__SOURCE EXCERPT__.
#####

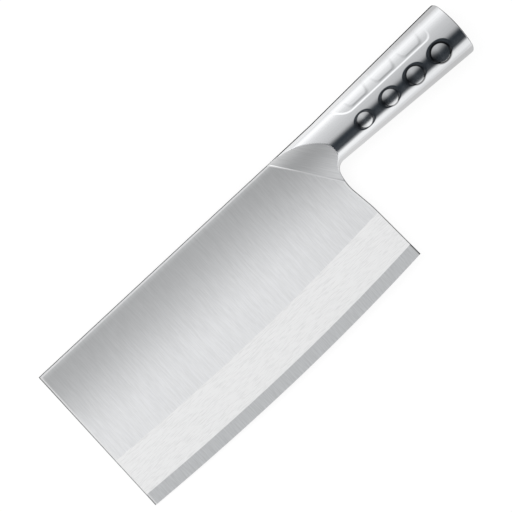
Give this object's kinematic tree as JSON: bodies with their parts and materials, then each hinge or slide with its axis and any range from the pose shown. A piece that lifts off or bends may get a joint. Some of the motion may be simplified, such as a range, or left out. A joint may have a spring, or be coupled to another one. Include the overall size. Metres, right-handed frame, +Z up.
{
  "type": "chinese cleaver",
  "caption": "Broad rectangular kitchen cleaver: brushed steel blade with a ground band and curved edge, welded to a hollow polished steel handle with grip domes and a sunk thumb panel.",
  "frame": {"origin": "under the middle of the knife's bounding box, on the surface that it lies on, with the knife on its side", "axes": "+X along the spine from the tip to the butt of the handle, +Y from the cutting edge to the spine, +Z up through the blade's thickness, out of the pictured face"},
  "size_m": [0.33, 0.11, 0.025],
  "materials": {
    "blade_steel": "brushed square to the spine, with a finer ground band and bevel along the edge",
    "neck_steel": "polished, with finely ground sloping faces",
    "handle_steel": "mirror polished"
  },
  "bodies": {
    "root": {"blade": "blade_steel", "bolster": "neck_steel", "blade_weld_front": "neck_steel", "blade_weld_back": "neck_steel", "neck_weld": "handle_steel", "handle_shell_front": "handle_steel", "handle_shell_back": "handle_steel", "seam_weld_spine": "handle_steel", "seam_weld_belly": "handle_steel", "cap_weld": "handle_steel", "butt_cap": "handle_steel"}
  },
  "joints": []
}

#####

Your answer should be a single number: the count of lines that contain "materials".

__RESPONSE TO THIS EXERCISE__.
2